Just because it has been cast aside here, over and over, by hands searching for the perfect specimen; just because it has now become one of the “unchosen,” we have made a place for it in our world; because like stone, we, as people also have our own misfits and unchosen, and we are all here together in this world. There is truly a place for all.


It’s amazing when one thinks about it; the thing is: we have been led to believe that we are all perfect in our own way. The reality is that there are only a few absolutely perfect things in this world, and the rest of us?

Welcome to the MiSFiTS.

Tuesday, February 3, 2009

Welcome our new addition: Headless In The Saddle

She's here at last. And her name? Well, it just came to me, so I used it as I often do when those first words come to mind. This is another of those names or groups of words, which I may never know the origin of, however, sometimes they prove to be quite profound and fitting in the end.
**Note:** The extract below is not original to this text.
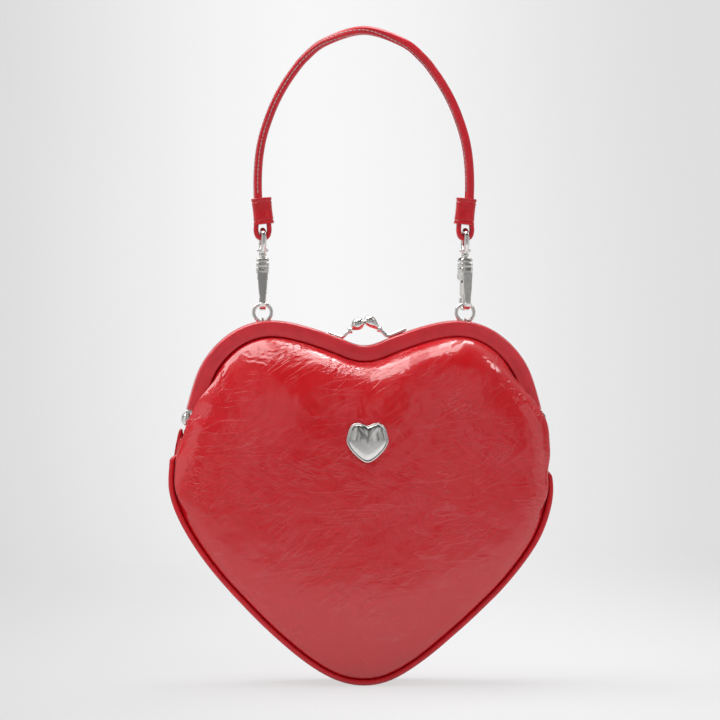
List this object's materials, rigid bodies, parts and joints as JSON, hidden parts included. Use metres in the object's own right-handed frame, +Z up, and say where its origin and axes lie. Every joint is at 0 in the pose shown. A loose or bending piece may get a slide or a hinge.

This necklace is made from yellow turquoise* tube beads that I collected several years ago, to go with another piece of my yellow turquoise*, but as usually happens, the shades were not cohesive, so I held on to the tube beads and then one day, there it was, a gorgeous piece of yellow turquoise* that appeared, mixed with its white matrix and actually stunning in its cut, a vertical freeform cut that appeared like a jib sail in full run. Then, while I was working with it, I accidently snapped off the top of the stone (a first for me) and with a crushed heart, I almost discarded the stone. Problem was, I had fallen for it, as I have with many of my precious "signature stones" that I have collected over the years. So discarding it was not an easy option for me to deal with. Looking at it lying there, I wondered "what can I do with this now?" Then it came to me: Lash it, yes! LASH IT! After spending many years is the Girl Scouts as a young person, I had learned how to lash many things, like tables, and chairs, you know simple everyday objects that would definitely get me voted off of "Survivor" for the mere fact that I can actually survive, if it were a real thing...which means death to a participant, on the TV show.



I lashed this stone horizontally, where I could get a grip on the stone, then added my collected tube beads (which, by the way, would have had to wait until I could find another perfect piece of yellow turquoise*, in the correct shade, which does not happen very often). I used my special waxed polycord (I have 2 sizes, and it took some real searching to find this cordage, like one place in the US, so far), and I lashed this stone into a necklace. The tube beads (I love tube beads) knotted, then looped back through and knotted at the other end, so they are now suspended, floating, and stable, since the tube beads have rather large holes, and there is nothing worse than knotting a piece of jewelry with matching stones, only to find some have larger holes and the knots then slip through, which is thoroughly unfitting in my view. Since I refuse to 'shim' just one stone in a matching bead necklace, and may not like the appearance of every stone being shimmed (the alternative to one shimmed stone); I decided to do the knotted looped method for stability.


That being said, This is the new necklace. A MisFit, in the very fitting piece for this venue.

I hope you like her. I certainly do.
*there really is no such stone named yellow turquoise, it cannot be yellow; and must have some form of blue in it to techincally be turquoise, so this might be howlite, though it doesn't look like howlite either. At Etsy, I have been calling it the bastard stone...bastard turquoise, since turquoise seems to be the name applied to any colored stone with veins these days.